Even if an assessor does fail to make an inspection of real estate and relies upon and accepts for assessment purposes the valuation of an appraiser the assessment is not rendered void. It does not afford grounds for injunctive relief. The only effect of this is to give to the taxpayer in a proper action the right to a reduction on proof that the valuation was excessive. Gamboni v. County of Otoe, 159 Neb. 417, 67 N.W.2d 489.

Where the complaint of a taxpayer is based upon irregularities as distinguished from incidents rendering the tax void the remedy of the taxpayer is not by injunction but by resort to the board of equalization. See, South Platte Land Co. v. City of Crete, 11 Neb. 344, 7 N.W. 859; Western Union Telegraph Co. v. Douglas County, 76 Neb. 666, 107 N.W. 985; Power v. Jones, 126 Neb. 529, 253 N.W. 867; Gamboni v. County of Otoe, supra; LeDioyt v. County of Keith, 161 Neb. 615, 74 N.W.2d 455. In this case the plaintiffs did not resort to this remedy. This is an exclusive remedy where, as in this case, a party has received a valid statutory notice of an increase in the value of his real estate. Gamboni v. County of Otoe, supra; LeDioyt v. County of Keith, supra.

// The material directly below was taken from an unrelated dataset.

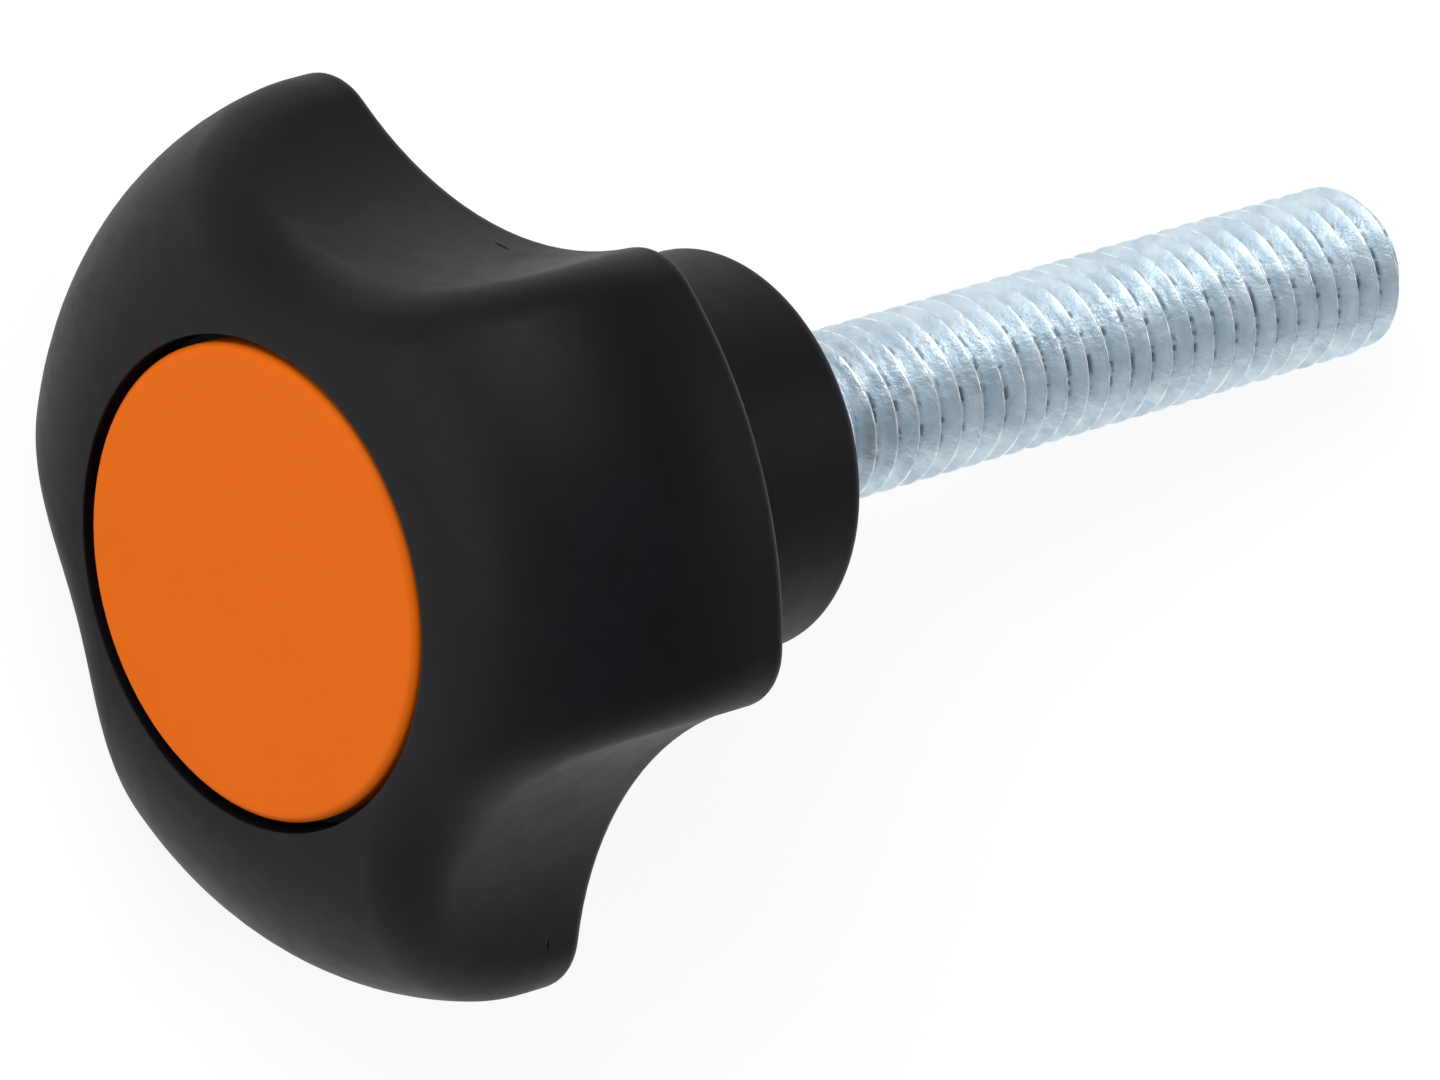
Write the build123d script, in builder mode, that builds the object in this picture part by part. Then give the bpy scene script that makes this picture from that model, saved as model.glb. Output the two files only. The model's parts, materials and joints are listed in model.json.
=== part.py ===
"""Three-lobe star knob with a threaded stud: a moulded body, a press-in cap and a moulded-in steel stud.

Each piece is modelled about its own axis: Z = 0 is the seat at the rear of the boss, the cap faces +Z and the stud
points to -Z. At the end the knob is laid on its side, on two lobes and the end of the stud, as it lies on a bench.
Sizes are in millimetres and degrees.
"""

import os
from math import asin, atan2, degrees, hypot, radians, tan

from build123d import *

# ---- Driving dimensions ----

# Body
lobe_count = 3
knob_diameter = 32.0
knob_height = 21.5  # seat to front face
boss_diameter = 14.0
boss_height = 11.9
boss_edge_radius = 0.5

# Lobes
dome_depth = 8.2  # how far down the sides the dome reaches
scallop_radius = 13.8
scallop_axis_distance = 25.0  # knob axis to scallop axis
lip_radius = 2.5  # blend between a scallop and the dome
rear_edge_radius = 0.5

# Cap and its seat
cap_diameter = 16.4
cap_thickness = 1.6
cap_edge_chamfer = 0.2
cap_gap = 0.34  # visible ring round the cap
skirt_diameter = 13.6
skirt_wall = 1.1
skirt_length = 3.2
skirt_clearance = 0.04  # on the radius, between skirt and core
bead_height = 0.3  # how far the snap bead stands out of the skirt
bead_width = 0.9
bead_clearance = 0.05
core_depth = 6.2  # below the cap's shoulder

# Stud
thread_diameter = 6.0
stud_length = 30.0  # out of the boss
stud_end_chamfer = 0.75
neck_diameter = 5.35  # the blank that the thread was rolled on, where the moulding grips it
run_out_angle = 45  # of the cone between the thread and the neck, just inside the boss
head_sides = 6
head_across_flats = 8.5
head_length = 5.0
head_depth = 4.5  # seat to the near side of the head
undercut_diameter = 6.6
undercut_width = 1.4

# ---- Worked out ----

quarter_turn = 90
knob_radius = knob_diameter / 2
lobe_pitch = 360 / lobe_count
cap_radius = cap_diameter / 2
rim_radius = cap_radius + cap_gap
shoulder = knob_height - cap_thickness
skirt_radius = skirt_diameter / 2
core_radius = skirt_radius + skirt_clearance
bead_level = shoulder - skirt_length + bead_width
stud_radius = thread_diameter / 2
neck_radius = neck_diameter / 2
run_out = (stud_radius - neck_radius) / tan(radians(run_out_angle))
undercut_level = head_depth + head_length / 2


def snap_ring(radius, height, width, level):
    """A ring with sloping flanks that stands out of a wall of the given radius."""
    foot = width / 2
    crest = width / 6
    with BuildPart() as ring:
        with BuildSketch(Plane.XZ):
            with BuildLine():
                Polyline(
                    (radius - height, level - foot),
                    (radius, level - foot),
                    (radius + height, level - crest),
                    (radius + height, level + crest),
                    (radius, level + foot),
                    (radius - height, level + foot),
                    close=True,
                )
            make_face()
        revolve(axis=Axis.Z)
    return ring.part


# ---- Steel stud: a threaded shank with a hexagon head that the moulding grips ----

with BuildPart() as threaded_stud:
    with BuildSketch(Plane.XY.offset(-stud_length)):
        Circle(stud_radius)
    extrude(amount=stud_length)
    chamfer(threaded_stud.edges().sort_by(Axis.Z)[0], stud_end_chamfer)
    with BuildSketch(Plane.XY):
        Circle(stud_radius)
    extrude(amount=run_out, taper=run_out_angle)
    with BuildSketch(Plane.XY):
        Circle(neck_radius)
    extrude(amount=head_depth)
    with BuildSketch(Plane.XY.offset(head_depth)):
        RegularPolygon(head_across_flats / 2, head_sides, major_radius=False)
    extrude(amount=head_length)
    with BuildSketch(Plane.XY.offset(undercut_level - undercut_width / 2)):
        Circle(head_across_flats)
        Circle(undercut_diameter / 2, mode=Mode.SUBTRACT)
    extrude(amount=undercut_width, mode=Mode.SUBTRACT)

# ---- Cap: a flat disc on a skirt with a snap bead ----

with BuildPart() as cap:
    with BuildSketch(Plane.XY.offset(shoulder)):
        Circle(cap_radius)
    extrude(amount=cap_thickness)
    chamfer(cap.edges().sort_by(Axis.Z)[-1], cap_edge_chamfer)
    with BuildSketch(Plane.XY.offset(shoulder)):
        Circle(skirt_radius)
        Circle(skirt_radius - skirt_wall, mode=Mode.SUBTRACT)
    extrude(amount=-skirt_length)
    add(snap_ring(skirt_radius, bead_height, bead_width, bead_level))

# ---- Body: a domed blank with scallops, a boss behind it and a core in front ----

with BuildPart() as knob_body:
    # The dome runs as a quarter ellipse from the rim of the cap's seat to the full diameter.
    with BuildSketch(Plane.XZ):
        with BuildLine():
            dome = EllipticalCenterArc(
                (rim_radius, knob_height - dome_depth),
                knob_radius - rim_radius,
                dome_depth,
                start_angle=0,
                arc_size=quarter_turn,
            )
            Polyline(dome @ 1, (0, knob_height), (0, boss_height), (knob_radius, boss_height), dome @ 0)
        make_face()
    revolve(axis=Axis.Z)

    # Scallops leave the lobes between them, and a soft lip joins each to the dome.
    with BuildSketch(Plane.XY.offset(boss_height)):
        with PolarLocations(scallop_axis_distance, lobe_count, start_angle=lobe_pitch / 2):
            Circle(scallop_radius)
    scallops = extrude(amount=knob_height, mode=Mode.SUBTRACT)
    scallop_walls = knob_body.faces().filter_by(GeomType.CYLINDER).filter_by(lambda wall: wall.is_circular_concave)
    lips = scallop_walls.edges().filter_by(lambda edge: edge.bounding_box().max.Z > boss_height + rear_edge_radius)
    fillet(lips, lip_radius)
    fillet(knob_body.faces().sort_by(Axis.Z)[0].edges(), rear_edge_radius)

    # Boss, with its rear face as the seat.
    with BuildSketch(Plane.XY):
        Circle(boss_diameter / 2)
    extrude(amount=boss_height)
    fillet(knob_body.faces().sort_by(Axis.Z)[0].edges(), boss_edge_radius)

    # Seat of the cap, and the core below it with a groove for the snap bead.
    with BuildSketch(Plane.XY.offset(shoulder)):
        Circle(rim_radius)
    extrude(amount=cap_thickness, mode=Mode.SUBTRACT)
    with BuildSketch(Plane.XY.offset(shoulder - core_depth)):
        Circle(core_radius)
    extrude(amount=core_depth, mode=Mode.SUBTRACT)
    add(
        snap_ring(core_radius, bead_height + bead_clearance, bead_width + 2 * bead_clearance, bead_level),
        mode=Mode.SUBTRACT,
    )

    # The stud is moulded in, so the body takes its exact shape.
    add(threaded_stud.part, mode=Mode.SUBTRACT)

# ---- Lay the knob down: two lobes touch at their rear corners, and the stud at its end ----

# Corner of a lobe: where the blend between the lobe and the scallop comes lowest.
lobe_arm = knob_radius - lip_radius
scallop_arm = scallop_radius + lip_radius
toward_scallop = (lobe_arm**2 + scallop_axis_distance**2 - scallop_arm**2) / (2 * scallop_axis_distance)
corner_drop = toward_scallop + lip_radius - rear_edge_radius
across = corner_drop - stud_radius
along = stud_length - stud_end_chamfer + boss_height + rear_edge_radius
tilt = atan2(across, along) + asin(rear_edge_radius / hypot(across, along))

pieces = {"knob_body": knob_body, "cap": cap, "threaded_stud": threaded_stud}
tipped = Rotation(0, degrees(tilt) - quarter_turn, 0)
lying_box = Compound([piece.part.moved(tipped) for piece in pieces.values()]).bounding_box()
rest = Location((-lying_box.center().X, 0, -lying_box.min.Z)) * tipped

os.makedirs("parts", exist_ok=True)
for name, piece in pieces.items():
    piece.part.locate(rest)
    piece.part.label = name
    export_step(piece.part, f"parts/{name}.step")
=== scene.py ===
import json
import math

import bmesh
import bpy
from mathutils import Matrix, Vector


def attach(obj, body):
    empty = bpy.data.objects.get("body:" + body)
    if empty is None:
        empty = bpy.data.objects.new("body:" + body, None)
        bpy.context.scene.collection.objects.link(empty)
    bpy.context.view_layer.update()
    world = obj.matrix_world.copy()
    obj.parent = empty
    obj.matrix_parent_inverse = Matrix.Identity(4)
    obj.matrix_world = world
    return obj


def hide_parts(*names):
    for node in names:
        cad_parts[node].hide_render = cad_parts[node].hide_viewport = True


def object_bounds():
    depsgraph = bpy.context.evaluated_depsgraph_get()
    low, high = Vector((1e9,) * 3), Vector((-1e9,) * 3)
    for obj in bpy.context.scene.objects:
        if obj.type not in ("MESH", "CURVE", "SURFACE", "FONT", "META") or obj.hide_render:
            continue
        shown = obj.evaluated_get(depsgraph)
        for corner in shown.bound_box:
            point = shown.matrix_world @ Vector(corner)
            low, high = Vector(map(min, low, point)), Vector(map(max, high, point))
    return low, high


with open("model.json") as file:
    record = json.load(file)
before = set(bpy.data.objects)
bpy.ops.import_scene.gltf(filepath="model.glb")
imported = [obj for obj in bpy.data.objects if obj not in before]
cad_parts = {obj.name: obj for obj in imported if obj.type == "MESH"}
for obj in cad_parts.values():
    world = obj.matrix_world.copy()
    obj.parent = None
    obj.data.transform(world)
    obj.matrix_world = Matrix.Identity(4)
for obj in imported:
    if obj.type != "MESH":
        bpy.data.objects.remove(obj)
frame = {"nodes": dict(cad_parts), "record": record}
cad_low, cad_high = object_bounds()
nodes = frame["nodes"]
mounts = {mount["name"]: mount for mount in frame["record"]["mounts"]}

MM = 0.001


# ---- The knob's own axes: Z runs from the stud's tip towards the cap, with its origin on the seat ----

stud_mount = mounts["stud"]
stud_wall = stud_mount["dims"]["length_mm"]
axis_z = -Vector(stud_mount["axis"]).normalized()
axis_y = Vector((0.0, 1.0, 0.0))
axis_x = axis_y.cross(axis_z).normalized()
knob_frame = Matrix((axis_x, axis_y, axis_z)).transposed().to_4x4()
knob_frame.translation = Vector(stud_mount["pos_m"]) + axis_z * (stud_wall * MM / 2)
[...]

In this case as already indicated the petition does not state that the plaintiffs or any of them ever availed or attempted to avail themselves of this remedy which was open to them. From the fact, if it was a fact, that unnamed persons attempted to avail themselves of this remedy and were denied by the board of equalization can flow no right of action in favor of these plaintiffs.

In the light of the observations made herein the conclusion is inescapable that the petition of plaintiffs failed to state a cause of action and that the demurrer was properly sustained.

The judgment of the district court is accordingly affirmed.